Un obiettivo puntato già da due o tre anni. Perché in genere le cose gli piace farle per bene, ma soprattutto perché per decisioni così delicate e così collegiali è risaputo che non c’è da lasciare spazio ad alcuna improvvisazione. Massimo D’Alema nel ruolo di Ministro degli Esteri europeo ci si era calato da tempo. Non fosse altro che per dimostrare l’abilità e la maestria acquisiti nel veleggio tra i venti della diplomazia, pari quasi a quella sua spontanea dimestichezza nel confezionare origami.

 

E’ innegabile, la stoffa e la tempra restano quelle di un predestinato, nonché del moderno e indiscusso “Migliore”. Nulla è stato lasciato al caso, perché il dilettantismo è pratica aborrita fin da quando portava i calzoni corti. Curiale e certosino il lavoro di preparazione svolto nel PSE. A lungo è stato la sponda autorevole di ogni ambizione, senza mai ricorrere all’evidente peso di rappresentante del maggiore partito nazionale, per alcuna azione rivendicativa. Contando di ritrovare, al momento opportuno, tutta la galassia socialista e democratica europea, unanimemente schierata a sostegno della sua candidatura ad Alto rappresentante dell’Unione, per la  Politica estera e la sicurezza comune (Mr. Pesc).

 

Un mosaico composto con pazienza, lungimiranza e metodo strategico. La cui tessera più importante resta la pagina significativa scritta dalla diplomazia italiana, due anni fa, all’Assemblea Generale dell’Organizzazione delle Nazioni Unite. Allorquando il Governo italiano raccolse onori e plauso per essere arrivato là dove nessuno era mai riuscito: l’approvazione con ampia maggioranza (104 sì, 54 contrari e 29 astenuti) della risoluzione sulla moratoria per la pena di morte. Una performance che impressionò molto gli Stati Uniti d’America e che valse all’allora Ministro degli Esteri, Massimo D’Alema, la capitalizzazione di apprezzamenti da investire con mirata oculatezza sul fronte europeo.

 

L’intervento nel Kosovo prima e la Conferenza di Roma per la crisi Libano-Israele poi sono stati gli altri lasciapassare, utili all’acquisizione delle credenziali necessarie, per la tessitura costante e silenziosa di preziose relazioni internazionali.

 

A questo punto al Migliore non resta che un ultimo tassello da inserire, per fare di un disegno strategico un capolavoro.
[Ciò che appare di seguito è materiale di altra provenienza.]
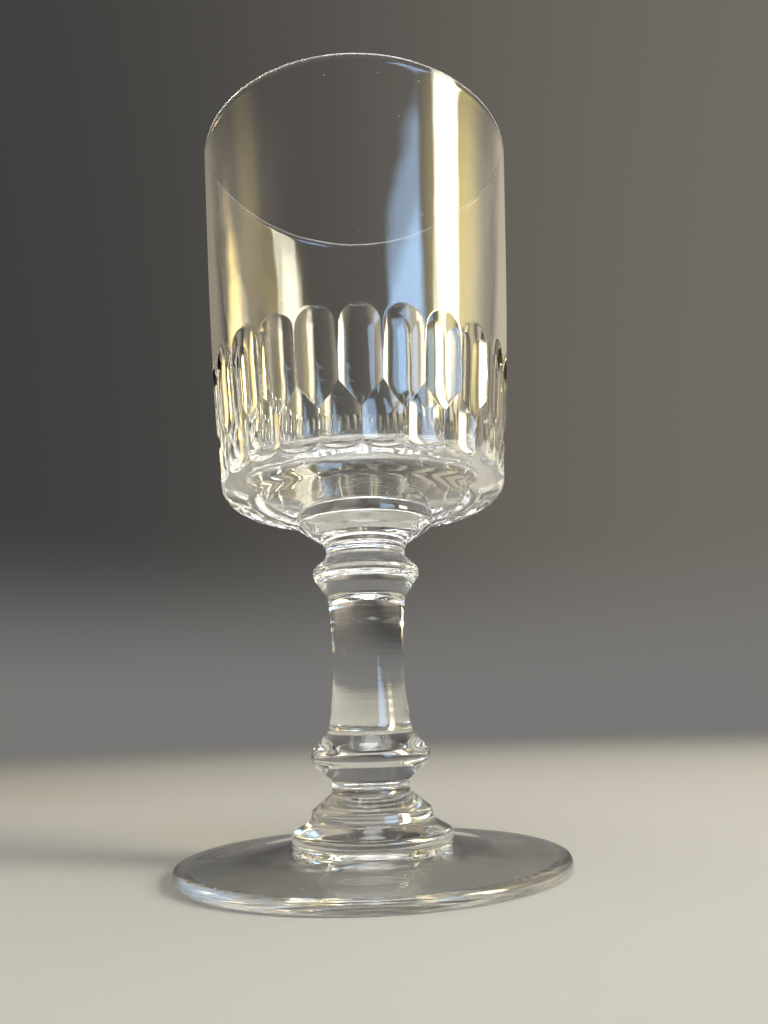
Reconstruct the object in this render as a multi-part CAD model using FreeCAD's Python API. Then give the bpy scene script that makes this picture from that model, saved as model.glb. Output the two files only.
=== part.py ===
import FreeCAD, Part
import math
import os

# Cut crystal wine glass, standing upright.
# Millimetres, +Z up. The origin is the centre of the circle that the foot rests on.
# Every piece is turned about +Z; the bowl then gets two rows of wheel-cut flutes.

Vector = FreeCAD.Vector
AXIS_POINT = Vector(0, 0, 0)
AXIS = Vector(0, 0, 1)

# Heights of the joints between the pieces, from the table up
HEIGHT = 160.0
FOOT_JOINT_Z = 5.0          # foot and its collar
LOWER_NECK_Z = 15.3         # foot collar and stem
UPPER_NECK_Z = 63.2         # stem and bowl collar
BOWL_JOINT_Z = 72.3         # bowl collar and bowl

# Foot
FOOT_R = 38.7
FOOT_EDGE = 2.4             # thickness of the glass at the foot's edge
REST_RING_R = 35.6          # inside of the flat ring that touches the table
FOOT_WALL = 2.45            # thickness of the glass halfway out
FOOT_MIDDLE_R = 26.0
FOOT_MIDDLE_Z = 3.3         # top of the foot there
FOOT_HOLLOW = 2.7           # how far the underside is hollowed at its centre

# Foot collar: a bell with a rolled lower edge
LOWER_NECK_R = 7.95
BELL_R = 12.0
FOOT_COLLAR_R = 16.1

# Stem: a solid rod, waisted, with a knop at each end
WAIST_R = 7.3
WAIST_Z = 39.5
LOWER_KNOP_R = 12.2
UPPER_KNOP_R = 11.45
UPPER_NECK_R = 8.55

# Bowl collar: a saucer under the bowl
SAUCER_R = 14.8

# Bowl
RIM_R = 36.6
RIM_WALL = 1.9
LIP_ROUND = 0.8
BELLY_R = 33.6              # outside radius where the plain wall meets the flutes
BELLY_Z = 104.0
BASE_R = 30.75              # outside radius at the bottom corner
BASE_Z = 74.1
BASE_ROUND = 5.2
BASE_WALL = 3.7             # thickness of the wall at the bottom corner
FLOOR_Z = 74.6              # bottom of the dished inside
FLOOR_EDGE_Z = 78.4         # its height where it meets the wall
FLOOR_ROUND = 8.0

# Flutes: hollow cuts round the bowl in two rows, the rows half a pitch apart.
# A row gives the heights between which its flutes have their full depth, and the
# rounding of the cut below and above that stretch.
FLUTES = 24
CUTTER_R = 12.0
RIDGE_DEPTH = 0.12          # how far the ridges between two flutes lie under the wall
LONG_END = 11.9
BLUNT_END = 3.0
UPPER_ROW = ((89.7, LONG_END), (101.0, LONG_END))
LOWER_ROW = ((79.3, BLUNT_END), (85.4, LONG_END))


def place(corner):
    """A point of an outline, (radius, height), as a point in the XZ plane."""
    return Vector(corner[0], 0, corner[1])


def line(start, end):
    return Part.LineSegment(start, end).toShape()


def arc(start, middle, end):
    return Part.Arc(start, middle, end).toShape()


def rounded_outline(corners):
    """Edges through (radius, height, rounding) corners, each rounded by its own arc."""
    edges = []
    start = place(corners[0])
    for before, corner, after in zip(corners, corners[1:], corners[2:]):
        point = place(corner)
        back = (place(before) - point).normalize()
        ahead = (place(after) - point).normalize()
        half_angle = back.getAngle(ahead) / 2
        setback = corner[2] / math.tan(half_angle)
        to_centre = (back + ahead).normalize()
        centre = point + to_centre * (corner[2] / math.sin(half_angle))
        edges.append(line(start, point + back * setback))
        start = point + ahead * setback
        edges.append(arc(point + back * setback, centre - to_centre * corner[2], start))
    edges.append(line(start, place(corners[-1])))
    return edges


def turned(edges):
    """The solid that a closed outline sweeps about the axis."""
    return Part.Face(Part.Wire(Part.sortEdges(edges)[0])).revolve(AXIS_POINT, AXIS, 360)


def closed_on_axis(edges, bottom, top):
    """The turned solid of an outline from (0, bottom) up to (0, top)."""
    return turned(edges + [line(Vector(0, 0, top), Vector(0, 0, bottom))])


def foot():
    """A low cone of even thickness with a rounded edge, resting on a flat ring."""
    outline = rounded_outline([
        (0, FOOT_HOLLOW, 0),
        (14, FOOT_HOLLOW - 0.15, 60),
        (FOOT_MIDDLE_R, FOOT_MIDDLE_Z - FOOT_WALL, 60),
        (REST_RING_R, 0, 2.0),
        (FOOT_R, 0, 1.15),
        (FOOT_R, FOOT_EDGE, 1.1),
        (FOOT_MIDDLE_R, FOOT_MIDDLE_Z, 60),
        (FOOT_COLLAR_R + 0.2, FOOT_JOINT_Z, 0.8),
        (0, FOOT_JOINT_Z, 0),
    ])
    return closed_on_axis(outline, FOOT_HOLLOW, FOOT_JOINT_Z)


def foot_collar():
    """A bell that flares to a rolled edge on the foot."""
    outline = rounded_outline([
        (0, FOOT_JOINT_Z, 0),
        (FOOT_COLLAR_R, FOOT_JOINT_Z, 0.7),
        (FOOT_COLLAR_R, 7.0, 1.1),
        (BELL_R + 0.5, 9.1, 1.4),
        (BELL_R, 11.1, 1.0),
        (LOWER_NECK_R, 14.3, 1.6),
        (LOWER_NECK_R, LOWER_NECK_Z, 0),
    ])
    top = line(Vector(LOWER_NECK_R, 0, LOWER_NECK_Z), Vector(0, 0, LOWER_NECK_Z))
    return closed_on_axis(outline + [top], FOOT_JOINT_Z, LOWER_NECK_Z)


def stem():
    """The rod with its two knops, from neck to neck."""
    bottom = line(Vector(0, 0, LOWER_NECK_Z), Vector(LOWER_NECK_R, 0, LOWER_NECK_Z))
    outline = rounded_outline([
        (LOWER_NECK_R, LOWER_NECK_Z, 0),
        (LOWER_NECK_R, 16.5, 1.5),
        (LOWER_KNOP_R + 1.1, 20.95, 2.6),
        (8.5, 26.3, 4.0),
        (WAIST_R - 0.25, WAIST_Z, 80),
        (8.25, 53.3, 4.0),
        (UPPER_KNOP_R + 0.6, 59.05, 1.8),
        (UPPER_NECK_R, 62.3, 1.9),
        (UPPER_NECK_R, UPPER_NECK_Z, 0),
    ])
    top = line(Vector(UPPER_NECK_R, 0, UPPER_NECK_Z), Vector(0, 0, UPPER_NECK_Z))
    return closed_on_axis([bottom] + outline + [top], LOWER_NECK_Z, UPPER_NECK_Z)


def bowl_collar():
    """A saucer that carries the bowl: a cone with a rounded edge."""
    bottom = line(Vector(0, 0, UPPER_NECK_Z), Vector(UPPER_NECK_R, 0, UPPER_NECK_Z))
    outline = rounded_outline([
        (UPPER_NECK_R, UPPER_NECK_Z, 0),
        (UPPER_NECK_R, 65.0, 3.3),
        (SAUCER_R, 69.1, 1.4),
        (SAUCER_R, BOWL_JOINT_Z, 0.8),
        (0, BOWL_JOINT_Z, 0),
    ])
    return closed_on_axis([bottom] + outline, UPPER_NECK_Z, BOWL_JOINT_Z)


def bowl_blank():
    """The bowl before cutting: a tapered wall, a heavy dished base and a rounded lip."""
    outline = rounded_outline([
        (0, BOWL_JOINT_Z, 0),
        (SAUCER_R, BOWL_JOINT_Z, 6.0),
        (BASE_R, BASE_Z, BASE_ROUND),
        (BELLY_R, BELLY_Z, 1200),
        (RIM_R, HEIGHT, LIP_ROUND),
        (RIM_R - RIM_WALL, HEIGHT, LIP_ROUND),
        (BASE_R - BASE_WALL, FLOOR_EDGE_Z, FLOOR_ROUND),
        (0, FLOOR_Z, 0),
    ])
    return closed_on_axis(outline, BOWL_JOINT_Z, FLOOR_Z)


def cutter(row):
    """A round-ended rod beside the wall at azimuth 0, sunk in by one flute's depth."""
    (low_z, low_round), (high_z, high_round) = row
    slope = (BELLY_R - BASE_R) / (BELLY_Z - BASE_Z)
    wall_r = BASE_R + slope * ((low_z + high_z) / 2 - BASE_Z)
    half_pitch = wall_r * math.sin(math.pi / FLUTES)
    depth = RIDGE_DEPTH + half_pitch ** 2 * (1 / CUTTER_R + 1 / wall_r) / 2
    half_length = (high_z - low_z) / 2
    rod = closed_on_axis(rounded_outline([
        (0, -half_length - low_round, 0),
        (CUTTER_R, -half_length - low_round, low_round),
        (CUTTER_R, half_length + high_round, high_round),
        (0, half_length + high_round, 0),
    ]), -half_length - low_round, half_length + high_round)
    rod.translate(Vector(CUTTER_R - depth, 0, 0))
    rod.rotate(AXIS_POINT, Vector(0, 1, 0), math.degrees(math.atan(slope)))
    rod.translate(Vector(wall_r, 0, (low_z + high_z) / 2))
    return rod


def flute_row(row, phase):
    """One cutter for each flute of a row; phase is in pitches."""
    pitch = 360 / FLUTES
    tools = []
    for index in range(FLUTES):
        tool = cutter(row)
        tool.rotate(AXIS_POINT, AXIS, (index + phase) * pitch - 90)
        tools.append(tool)
    return tools


def bowl():
    """The blank with its two rows of flutes, cut one at a time because they overlap."""
    glass = bowl_blank()
    for tool in flute_row(UPPER_ROW, 0) + flute_row(LOWER_ROW, 0.5):
        glass = glass.cut(tool)
    return glass


PIECES = {
    "foot": foot,
    "foot_collar": foot_collar,
    "stem": stem,
    "bowl_collar": bowl_collar,
    "bowl": bowl,
}

os.makedirs("parts", exist_ok=True)
for name, make in PIECES.items():
    piece = make()
    if piece.ShapeType != "Solid":
        piece = piece.Solids[0]
    piece.exportStep(f"parts/{name}.step")
    print(name, "valid" if piece.isValid() else "INVALID", round(piece.Volume), "mm3")
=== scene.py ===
"""Looks of a cut crystal wine glass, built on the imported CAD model.

The scene is in metres, +Z up, with the foot on the floor. Dimensions and outlines are in
millimetres; an outline is a list of (radius, height, rounding) corners.
"""

import math

import bpy
import numpy as np
from mathutils import Matrix, Vector

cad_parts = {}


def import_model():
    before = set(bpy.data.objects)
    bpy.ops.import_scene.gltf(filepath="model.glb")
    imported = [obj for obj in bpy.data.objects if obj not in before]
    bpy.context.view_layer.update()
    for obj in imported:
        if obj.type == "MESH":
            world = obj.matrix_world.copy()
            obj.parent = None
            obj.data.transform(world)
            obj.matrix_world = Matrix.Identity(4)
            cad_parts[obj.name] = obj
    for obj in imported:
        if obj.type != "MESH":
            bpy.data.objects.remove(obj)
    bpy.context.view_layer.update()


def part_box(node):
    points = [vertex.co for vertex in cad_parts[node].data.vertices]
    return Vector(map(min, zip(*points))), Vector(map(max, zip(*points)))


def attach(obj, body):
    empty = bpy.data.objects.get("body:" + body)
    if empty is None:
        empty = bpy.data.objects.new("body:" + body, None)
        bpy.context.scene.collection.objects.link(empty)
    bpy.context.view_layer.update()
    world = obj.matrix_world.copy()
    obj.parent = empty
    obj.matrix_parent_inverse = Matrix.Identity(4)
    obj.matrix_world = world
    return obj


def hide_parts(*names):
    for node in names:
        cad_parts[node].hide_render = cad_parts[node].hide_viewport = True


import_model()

MM = 0.001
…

Mantenere un profilo discreto e continuare a modellare il suo origami. Mettere insieme un consenso così largo sul proprio nome, da rendere “corollario” naturale l’abbraccio e la firma che Silvio Berlusconi sta cercando, in ogni modo, di rendere determinanti in questa partita così significativa.

 

Passa anche dalla scelta di ripartire da figure carismatiche, capaci di rafforzare il peso decisionale e la personalità internazionale, il tentativo di forgiare un assetto più solido e influente per un’Europa più autorevole e meno evanescente. Massimo D’Alema, da questo punto di vista, “promette bene”!